# KOWA 180/160FR-RC Einfachbrückengabel



## MichiP (14. Oktober 2009)

Moin,

gibt es schon irgendwelche "ERFAHRungsberichte"???

sprich ist sie schon auf dem Markt und kann jemand die Ersten Fahreindrücke mitteilen???
Verarbeitung, wie gut funktioniert die Absenkung, Gesamteindruck ünd ünd ünd

bestens

Michele


----------



## LeichteGranate (14. Oktober 2009)

MichiP schrieb:


> Moin,
> 
> gibt es schon irgendwelche "ERFAHRungsberichte"???
> 
> ...



Genau das will ich auch wissen!


----------



## MTB-News.de




----------



## 2und4zig (14. Oktober 2009)

Gefahren bin ich zwar noch keine Kowa, aber ich hab sie mir auf der Eurobike angesehen. 
Sie sehen auf alle Fälle sehr sauber und wertig verarbeitet aus, da kann man nichts gegen sagen


----------



## LordLinchpin (2. Dezember 2009)

die kleine kowa bin ich auch noch nich gefahren, aber ich habe die gf und da funzt das absenksystem super geil. und das sollte in allen gabeln das selbe sein


----------



## Toni Dark (2. Dezember 2009)

Booah, ei. Ne 16cm Gabel mit funktionierender Absenkung?
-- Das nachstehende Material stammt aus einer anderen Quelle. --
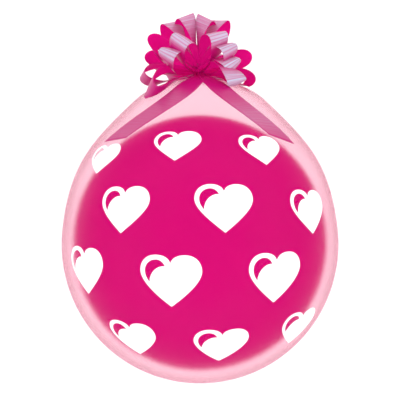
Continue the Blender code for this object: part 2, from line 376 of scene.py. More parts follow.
# How deep the pleats are at each place along the axis, and where round it a point lies
place = add_node(turned, "GeometryNodeInputPosition")
parts = add_node(turned, "ShaderNodeSeparateXYZ", {0: place.outputs[0]})
depth = add_node(
    turned,
    "ShaderNodeMapRange",
    {
        "Value": parts.outputs["Y"],
        "From Min": start.outputs["Pleats from"],
        "From Max": start.outputs["Pleats deepest"],
        "To Min": 0,
        "To Max": start.outputs["Pleat depth"],
    },
    interpolation_type="SMOOTHSTEP",
)
round_angle = maths(turned, "ARCTAN2", parts.outputs["X"], parts.outputs["Z"])
wave = maths(turned, "SINE", maths(turned, "MULTIPLY", round_angle, start.outputs["Pleats"]))
push = maths(turned, "MULTIPLY", maths(turned, "ADD", wave, -1), depth.outputs["Result"])
spoke = add_node(turned, "ShaderNodeCombineXYZ", {"X": parts.outputs["X"], "Z": parts.outputs["Z"]})
spoke_way = vector_maths(turned, "NORMALIZE", spoke.outputs[0])
pushed = add_node(turned, "ShaderNodeVectorMath", {0: spoke_way, "Scale": push}, operation="SCALE")
pleated = add_node(
    turned,
    "GeometryNodeSetPosition",
    {"Geometry": closed.outputs[0], "Offset": pushed.outputs[0]},
)

# Tilted, lifted to its middle's height, and pressed flat on the floor
tilt = add_node(turned, "ShaderNodeCombineXYZ", {"X": start.outputs["Tilt"]})
tilt_way = add_node(turned, "FunctionNodeEulerToRotation", {0: tilt.outputs[0]})
lift = add_node(turned, "ShaderNodeCombineXYZ", {"Z": start.outputs["Middle height"]})
lifted = add_node(
    turned,
    "GeometryNodeTransform",
    {
        "Geometry": pleated.outputs[0],
        "Translation": lift.outputs[0],
        "Rotation": tilt_way.outputs[0],
    },
)
where = add_node(turned, "GeometryNodeInputPosition").outputs[0]
lowest = add_node(turned, "ShaderNodeCombineXYZ", {"X": -9, "Y": -9, "Z": start.outputs["Floor"]})
over_floor = vector_maths(turned, "MAXIMUM", where, lowest.outputs[0])
pressed = add_node(
    turned,
    "GeometryNodeSetPosition",
    {"Geometry": lifted.outputs[0], "Position": over_floor},
)
dress(turned, pressed.outputs[0], start.outputs["Latex"], end)
print(len(turned.nodes), "nodes turn the skin")

# %% [markdown]
# ## Clear latex
#
# The outer skin is clear balloon latex, dipped on a smooth former. It lets nearly all light through
# and tints it faintly pink. It isn't as clear as glass: the film is slightly hazy, so what lies well
# behind it looks soft, while what touches it stays sharp. That haze comes from the roughness of the
# glass-like shader, and every value stands plainly on its sockets. Its wall is modelled thicker than
# the stretched film is, so the tint inside the wall is set to that thickness.

# %% Clear latex
# Gives the eye a pale pink film that deepens where it is seen along its wall, and a soft view through
clear_latex, tree, output = new_material("clear balloon latex")
shader = add_node(
    tree,
    "ShaderNodeBsdfPrincipled",
    {
        "Base Color": (1, 1, 1, 1),
        "Roughness": 0.22,
        "IOR": 1.09,
        "Transmission Weight": 1.0,
        "Sheen Weight": 0.5,
        "Sheen Roughness": 0.2,
        "Sheen Tint": linear("#FF4F9A"),
    },
)
tint = add_node(tree, "ShaderNodeVolumeAbsorption", {"Color": linear("#F7319C"), "Density": 330})
tree.links.new(shader.outputs["BSDF"], output.inputs["Surface"])
tree.links.new(tint.outputs["Volume"], output.inputs["Volume"])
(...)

Wenn das stimmt, wärs genial. Ich such schon länger was in der Klasse. Und die restlichen scheiden alle aus dem einen oder anderen grund aus.

Wäre super, wenn man mal Erfahrungsberichte oder zumindest einen Test in der Bike hätte um sich zu orientieren ob die Teile was taugen.


----------



## LordLinchpin (4. Dezember 2009)

ansonsten fragt mal den jürgen von alutech, der müsste die diese saison getestet haben


----------



## Toni Dark (7. Dezember 2009)

Ja das glaub ich. Bitte nicht böse sein, den Meinungen von Importeuren und Herstellern vertrau ich leider nicht mehr so wirklich. 

Wäre ja auch schön blöd, wenn er selber was negatives zu der Gabel sagen würde.


----------



## LordLinchpin (8. Dezember 2009)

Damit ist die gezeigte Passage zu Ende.